Conservative critics have long complained that the left has hijacked public education in order to displace the values taught by conservative parents with the left's own preferences, essentially using tax dollars to make the classroom a factory of comprehensive social engineering. When educators criticize home schooling on the grounds that its students "aren't properly socialized", conservatives read this as code for "not properly indoctrinated into progressive values through social pressure".

The point is not that teachers are wrong to teach values; value-neutral education isn't really feasible, and from the standpoint of community development/cohesion it isn't really desirable. The point is that we have fights over the content of school courses precisely because we have fights over what the student ought to like and dislike. Even where we agree that the student ought to like x and dislike not-x, we dispute over the proper degree of emphasis x should receive and the appropriate manner of inculcating it.

In this respect, the cry of "rising anti-intellectualism" is something of a red herring. It's easy and fun to take snide potshots at philistines who don't take the trouble to study what they casually dismiss ("Isn't philosophy just a bunch of people's subjective opinions?"). It's more difficult to take on years of critique from opposing academics and thought leaders who have studied the work and found it wanting ... especially when you have a 1,500-word limit to observe. And while there's a nice, geometric symmetry to the assumption that people of similar backgrounds, intellectual capability, and education will hold similar opinions and values, humans in their messy, diverse individuality fail to conform to it. 

No, far easier to decry the "cocooned, 'white ghetto' narrow-mindedness" of oblivious bureaucrats and clueless bloggers.

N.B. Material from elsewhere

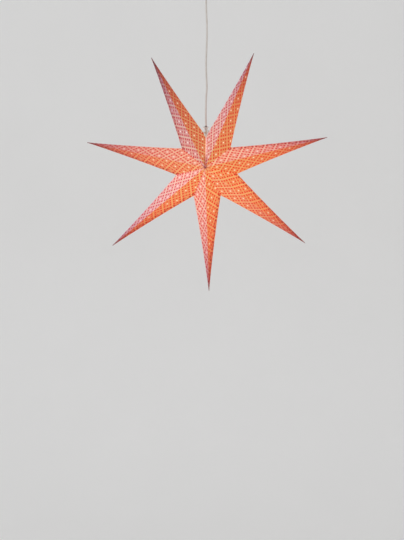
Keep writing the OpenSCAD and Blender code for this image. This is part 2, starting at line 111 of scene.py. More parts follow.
class Board:
    # a material's node tree with a Principled surface
    def __init__(self, name, **constants):
        self.material = bpy.data.materials.new(name)
        self.material.use_nodes = True
        self.tree = self.material.node_tree
        self.surface = self.tree.nodes["Principled BSDF"]
        for socket, value in constants.items():
            self.surface.inputs[socket.replace("_", " ")].default_value = value

    def add(self, kind, settings=None, inputs=(), output=0):
        node = self.tree.nodes.new(kind)
        for key, value in (settings or {}).items():
            if key == "stops":
                ramp = node.color_ramp.elements
                ramp.remove(ramp[1])
                ramp[0].position, ramp[0].color = value[0]
                for place, colour in value[1:]:
                    ramp.new(place).color = colour
            else:
                setattr(node, key, value)
        pairs = inputs.items() if isinstance(inputs, dict) else enumerate(inputs)
        for key, value in pairs:
            self.plug(node.inputs[key], value)
        return Wire(self, node.outputs[output])

    def plug(self, socket, value):
        if isinstance(value, Wire):
            self.tree.links.new(value.socket, socket)
        elif isinstance(value, tuple):
            socket.default_value = value[:len(socket.default_value)]
        else:
            socket.default_value = value

    def feed(self, **sockets):
        for socket, value in sockets.items():
            self.plug(self.surface.inputs[socket.replace("_", " ")], value)

    def parts(self, vector):
        return [self.add("ShaderNodeSeparateXYZ", None, [vector], k) for k in range(3)]

    def mixed(self, mask, under, over):
        return self.add("ShaderNodeMix", {"data_type": "RGBA"}, {0: mask, 6: under, 7: over}, 2)

    def times(self, colour, other):
        return self.add("ShaderNodeVectorMath", {"operation": "MULTIPLY"}, [colour, other])

    def scaled(self, colour, amount):
        return self.add("ShaderNodeVectorMath", {"operation": "SCALE"}, {0: colour, "Scale": amount})

    def place(self, kind="Object"):
        return self.add("ShaderNodeTexCoord", None, (), kind)

    def noise(self, scale, detail, roughness=0.5):
        return self.add("ShaderNodeTexNoise", None,
                        {"Vector": self.place(), "Scale": scale, "Detail": detail,
                         "Roughness": roughness})

    def bump(self, height, distance, strength):
        return self.add("ShaderNodeBump", None,
                        {"Strength": strength, "Distance": distance, "Height": height})


# ---- places and sizes shared by the pieces, as in the model

star = {
    "radius": 375 * mm,
    "notchRadius": 95 * mm,
    "depth": 132 * mm,
    "turn": 1.1,
    "lean": 2.1,
    "gap": 0.8 * mm,
    "drop": 600 * mm,
    "points": 7,
}
halfStep = math.pi / star["points"]
seamAngle = math.radians(90 + star["turn"])
seamX = star["notchRadius"] * math.cos(seamAngle)
starMiddle = Vector((-seamX, 0, -star["drop"]))
tieRise = 12 * mm
stringInset = 4.5 * mm
stringZ = star["notchRadius"] + tieRise - star["drop"]
discZ = stringZ + 16 * mm
holder = {
    "foot": 8 * mm,         # over the star's middle
    "sleeve": 34 * mm,
    "gripFoot": 15 * mm,    # over the sleeve's top
    "grip": 11 * mm,
    "contact": 8 * mm,      # under the sleeve's top
}
sleeveTop = holder["foot"] + holder["sleeve"] - star["drop"]
gripTop = sleeveTop + holder["gripFoot"] + holder["grip"]


def smooth(points, steps):
    # a curve through all the points
    points = [Vector(p) for p in points]
    last = len(points) - 1
    curve = []
    for i in range(last):
        a, b = points[max(i - 1, 0)], points[i]
        c, d = points[i + 1], points[min(i + 2, last)]
        for k in range(steps):
            t = k / steps
            curve.append(0.5 * (2 * b + t * (c - a) + t * t * (2 * a - 5 * b + 4 * c - d)
                                + t ** 3 * (3 * b - a - 3 * c + d)))
    curve.append(points[last])
    return curve


def meshObject(name, vertices, faces):
    mesh = bpy.data.meshes.new(name)
    mesh.from_pydata([tuple(v) for v in vertices], [], faces)
    mesh.update()
    thing = bpy.data.objects.new(name, mesh)
    bpy.context.scene.collection.objects.link(thing)
    return thing


def tube(name, line, radius, sides, material):
    # a round strand along a line. Its UV runs in metres along it, and from 0 to 1 round it
    vertices, faces, uvs = [], [], []
    side = None
    run = 0
    rows = []
    for i, point in enumerate(line):
        heading = (line[min(i + 1, len(line) - 1)] - line[max(i - 1, 0)]).normalized()
        if side is None:
            side = heading.orthogonal().normalized()
        side = (side - heading * side.dot(heading)).normalized()
        other = heading.cross(side)
        if i:
            run += (point - line[i - 1]).length
        thick = radius(i / (len(line) - 1)) if callable(radius) else radius
        rows.append(run)
        for k in range(sides):
            a = 2 * math.pi * k / sides
            vertices.append(point + thick * (math.cos(a) * side + math.sin(a) * other))
    for i in range(len(line) - 1):
        for k in range(sides):
            a, b = i * sides + k, i * sides + (k + 1) % sides
            faces.append((a, b, b + sides, a + sides))
            uvs.append([(rows[i], k / sides), (rows[i], (k + 1) / sides),
                        (rows[i + 1], (k + 1) / sides), (rows[i + 1], k / sides)])
    faces.append(tuple(reversed(range(sides))))
    uvs.append([(0, 0)] * sides)
    faces.append(tuple((len(line) - 1) * sides + k for k in range(sides)))
    uvs.append([(run, 0)] * sides)
    strand = meshObject(name, vertices, faces)
    layer = strand.data.uv_layers.new(name="UVMap")
    flat = [uv for face in uvs for uv in face]
    for loop, uv in zip(layer.data, flat):
        loop.uv = uv
    for face in strand.data.polygons:
        face.use_smooth = len(face.vertices) == 4
    strand.data.materials.append(material)
    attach(strand, "root")
    return strand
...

I've rambled enough, so let me tie a bow on this:

There is an anti-intellectualism on the rise. However, it's nothing new, and it's not strictly speaking a "conservative problem". Nor is it a "liberal problem" — indeed, it's arisen precisely because the American mind has been starved of education in the great Western liberal-arts tradition. What little remains of it has been pre-processed, pre-chewed and pre-digested, to be regurgitated in the form of textbooks and Cliff's Notes, after extracting everything that could fire the imagination or lead to a life-long love of abstract thought.

The product of "outcome-based education", by and large, is adults incapable of discussing social issues except by parroting cant two or more generations removed from its original source; and unable to deal with disagreement except through the crude bludgeons of labels, straw men, demonizations, and allegations of cognitive bias.

But are we learning to like and dislike what we ought? That's up for dispute. Too bad we're in no mental shape to dispute it.